§ **PROVIDED MATERIAL**:
▽

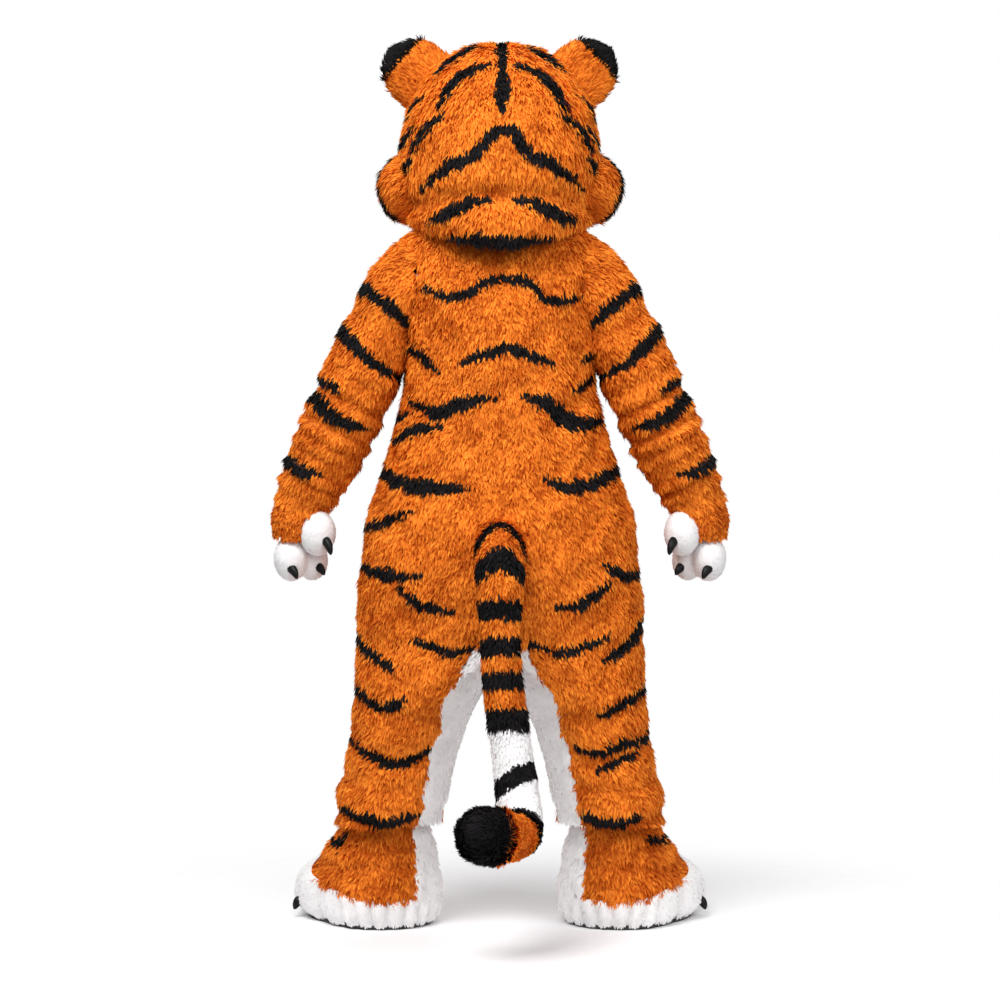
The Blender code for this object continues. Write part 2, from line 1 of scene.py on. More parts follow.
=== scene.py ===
"""Looks of the tiger mascot costume.

Each sewn piece is a thin shell with its own fur, grown as small bent tufts that lie along the nap.
The stripes are dyed into the fur. Metres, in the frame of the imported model. Heights in the tables
are above the floor.
"""

import math

import bpy
import numpy as np
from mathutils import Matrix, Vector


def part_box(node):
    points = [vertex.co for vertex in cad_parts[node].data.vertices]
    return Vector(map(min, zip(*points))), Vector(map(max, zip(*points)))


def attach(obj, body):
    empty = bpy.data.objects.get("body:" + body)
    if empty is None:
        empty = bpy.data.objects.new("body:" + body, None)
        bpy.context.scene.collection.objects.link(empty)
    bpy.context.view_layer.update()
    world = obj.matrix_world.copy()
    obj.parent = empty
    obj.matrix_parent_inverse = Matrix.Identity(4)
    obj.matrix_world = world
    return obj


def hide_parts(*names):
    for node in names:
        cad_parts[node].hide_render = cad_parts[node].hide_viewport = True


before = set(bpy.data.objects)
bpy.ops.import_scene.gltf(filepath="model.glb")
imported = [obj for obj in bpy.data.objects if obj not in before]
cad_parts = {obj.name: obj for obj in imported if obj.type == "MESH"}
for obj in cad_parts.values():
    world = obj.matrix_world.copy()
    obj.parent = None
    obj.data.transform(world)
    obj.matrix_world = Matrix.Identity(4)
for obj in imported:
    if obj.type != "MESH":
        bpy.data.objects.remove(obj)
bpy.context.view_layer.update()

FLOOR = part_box("sole_left")[0][2]
REACH = 0.007  # how far the fur stands out from its shell
CLOTH = 0.003  # the shells' thickness
SHELL_STEP = 0.012  # between a shell's rows
SEAM_ANGLES = {"trunk": 0.002, "head": 0.003, "leg": 0.004, "boot": 0.010}  # to a shell's edge, in radians
CROTCH_HEIGHT = 0.600
BELLY_TOP = 1.345
FACE_EDGE = math.radians(10)
TOE_OUT = math.radians(38)
HEEL_AXIS = (0.238, -0.012)
TOE_SPREAD = math.radians(70)
TOES = 4
BAND_HEIGHT = 0.063
INSTEP_RISE = 0.090
INNER_BOOT = (181, 251)  # the white piece's edges round the boot, in degrees
SOLE_THICKNESS = 0.009
SOLE_SHARE = 0.95  # of the foot's length and width
TAIL_RADIUS = 0.045
ARMPIT_HEIGHT = 1.10
SLEEVE_TOP = 1.47
SLEEVE_LAP = 0.016  # how far the trunk's shells run on inside the sleeves
TRUNK_LAP = 0.88  # where a sleeve's shell ends in the trunk, as the square of its share of the way out
QUARTER = math.pi / 2
SOFTNESS = 0.6  # how much of a tuft's shading follows the form under it
STRIPE_SPREAD = 0.0034  # how far the tufts carry a stripe's edge
SPLAY = 22  # how far tufts turn from the nap, in degrees
# Painted shade: fur in a fold is painted darker by this much for each metre of the fold's depth, and the
# puffs beside a fold a little lighter.
FOLD_PAINTED_SHADE = 38  # how much darker the fur is in a fold, for each metre of depth
ORANGE, BLACK, WHITE = 0, 1, 2
DENSITY = 8.6  # tufts a square centimetre, where a piece asks for 1.0
PALETTE = "OFBake"  # the UV map that holds each tuft's dye and tone

# ---------------------------------------------------------------- sections, as in the CAD
TORSO = [
    # height, side, back, front
    (0.600, 0.304, 0.200, 0.208),
    (0.690, 0.302, 0.212, 0.225),
    (0.770, 0.292, 0.212, 0.238),
    (0.853, 0.284, 0.203, 0.243),
    (0.964, 0.249, 0.182, 0.227),
    (1.038, 0.228, 0.172, 0.206),
    (1.130, 0.206, 0.168, 0.183),
    (1.240, 0.201, 0.168, 0.164),
    (1.330, 0.205, 0.158, 0.149),
    (1.400, 0.212, 0.138, 0.130),
    (1.440, 0.212, 0.118, 0.112),
    (1.465, 0.184, 0.103, 0.095),
    (1.485, 0.137, 0.090, 0.082),
    (1.500, 0.105, 0.081, 0.075),
]
BELLY = [
    # height, spread
    (0.600, 27.0),
    (0.690, 31.0),
    (0.770, 34.0),
    (0.964, 37.0),
    (1.130, 35.0),
    (1.240, 28.0),
    (1.315, 16.0),
    (1.345, 1.0),
]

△

§ **SHORT EXERCISE**: From the data above, extract every line in its exact form.

§ **ANSWER**:
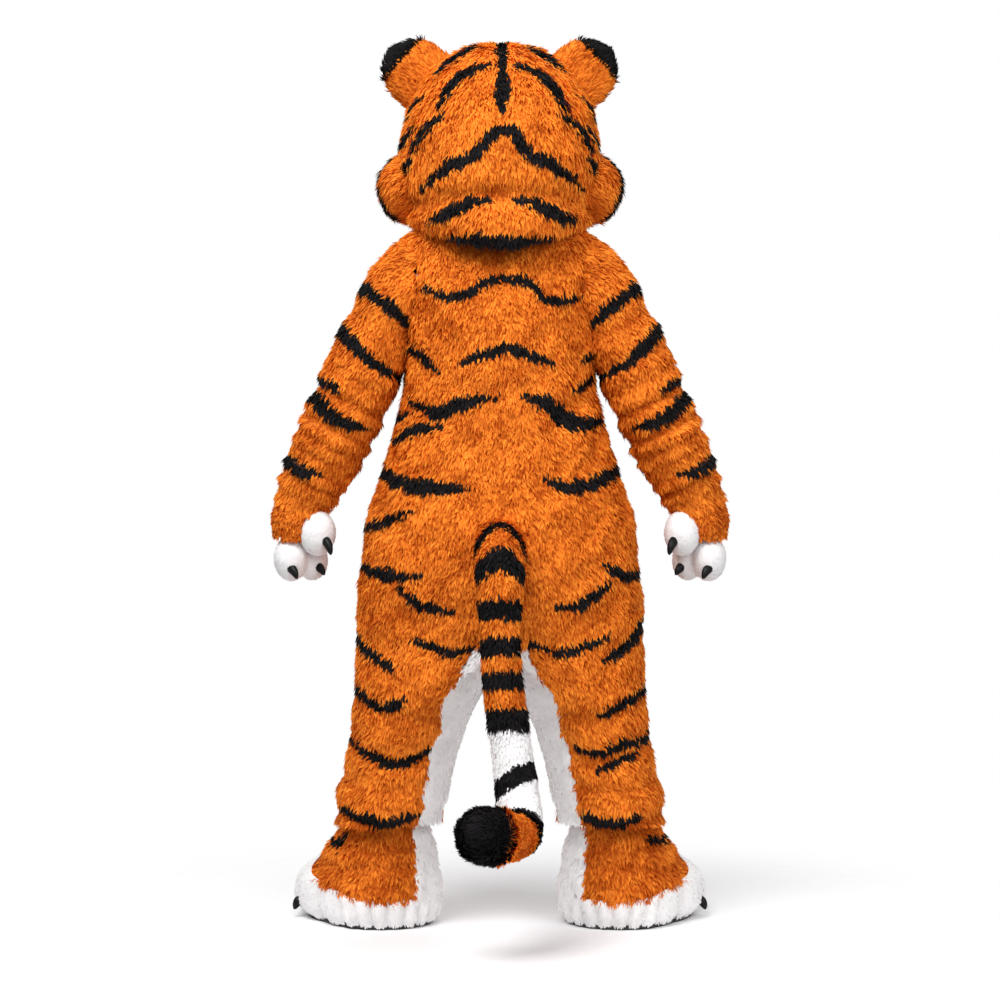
The Blender code for this object continues. Write part 2, from line 1 of scene.py on. More parts follow.
=== scene.py ===
"""Looks of the tiger mascot costume.

Each sewn piece is a thin shell with its own fur, grown as small bent tufts that lie along the nap.
The stripes are dyed into the fur. Metres, in the frame of the imported model. Heights in the tables
are above the floor.
"""

import math

import bpy
import numpy as np
from mathutils import Matrix, Vector


def part_box(node):
    points = [vertex.co for vertex in cad_parts[node].data.vertices]
    return Vector(map(min, zip(*points))), Vector(map(max, zip(*points)))


def attach(obj, body):
    empty = bpy.data.objects.get("body:" + body)
    if empty is None:
        empty = bpy.data.objects.new("body:" + body, None)
        bpy.context.scene.collection.objects.link(empty)
    bpy.context.view_layer.update()
    world = obj.matrix_world.copy()
    obj.parent = empty
    obj.matrix_parent_inverse = Matrix.Identity(4)
    obj.matrix_world = world
    return obj


def hide_parts(*names):
    for node in names:
        cad_parts[node].hide_render = cad_parts[node].hide_viewport = True


before = set(bpy.data.objects)
bpy.ops.import_scene.gltf(filepath="model.glb")
imported = [obj for obj in bpy.data.objects if obj not in before]
cad_parts = {obj.name: obj for obj in imported if obj.type == "MESH"}
for obj in cad_parts.values():
    world = obj.matrix_world.copy()
    obj.parent = None
    obj.data.transform(world)
    obj.matrix_world = Matrix.Identity(4)
for obj in imported:
    if obj.type != "MESH":
        bpy.data.objects.remove(obj)
bpy.context.view_layer.update()

FLOOR = part_box("sole_left")[0][2]
REACH = 0.007  # how far the fur stands out from its shell
CLOTH = 0.003  # the shells' thickness
SHELL_STEP = 0.012  # between a shell's rows
SEAM_ANGLES = {"trunk": 0.002, "head": 0.003, "leg": 0.004, "boot": 0.010}  # to a shell's edge, in radians
CROTCH_HEIGHT = 0.600
BELLY_TOP = 1.345
FACE_EDGE = math.radians(10)
TOE_OUT = math.radians(38)
HEEL_AXIS = (0.238, -0.012)
TOE_SPREAD = math.radians(70)
TOES = 4
BAND_HEIGHT = 0.063
INSTEP_RISE = 0.090
INNER_BOOT = (181, 251)  # the white piece's edges round the boot, in degrees
SOLE_THICKNESS = 0.009
SOLE_SHARE = 0.95  # of the foot's length and width
TAIL_RADIUS = 0.045
ARMPIT_HEIGHT = 1.10
SLEEVE_TOP = 1.47
SLEEVE_LAP = 0.016  # how far the trunk's shells run on inside the sleeves
TRUNK_LAP = 0.88  # where a sleeve's shell ends in the trunk, as the square of its share of the way out
QUARTER = math.pi / 2
SOFTNESS = 0.6  # how much of a tuft's shading follows the form under it
STRIPE_SPREAD = 0.0034  # how far the tufts carry a stripe's edge
SPLAY = 22  # how far tufts turn from the nap, in degrees
# Painted shade: fur in a fold is painted darker by this much for each metre of the fold's depth, and the
# puffs beside a fold a little lighter.
FOLD_PAINTED_SHADE = 38  # how much darker the fur is in a fold, for each metre of depth
ORANGE, BLACK, WHITE = 0, 1, 2
DENSITY = 8.6  # tufts a square centimetre, where a piece asks for 1.0
PALETTE = "OFBake"  # the UV map that holds each tuft's dye and tone

# ---------------------------------------------------------------- sections, as in the CAD
TORSO = [
    # height, side, back, front
    (0.600, 0.304, 0.200, 0.208),
    (0.690, 0.302, 0.212, 0.225),
    (0.770, 0.292, 0.212, 0.238),
    (0.853, 0.284, 0.203, 0.243),
    (0.964, 0.249, 0.182, 0.227),
    (1.038, 0.228, 0.172, 0.206),
    (1.130, 0.206, 0.168, 0.183),
    (1.240, 0.201, 0.168, 0.164),
    (1.330, 0.205, 0.158, 0.149),
    (1.400, 0.212, 0.138, 0.130),
    (1.440, 0.212, 0.118, 0.112),
    (1.465, 0.184, 0.103, 0.095),
    (1.485, 0.137, 0.090, 0.082),
    (1.500, 0.105, 0.081, 0.075),
]
BELLY = [
    # height, spread
    (0.600, 27.0),
    (0.690, 31.0),
    (0.770, 34.0),
    (0.964, 37.0),
    (1.130, 35.0),
    (1.240, 28.0),
    (1.315, 16.0),
    (1.345, 1.0),
]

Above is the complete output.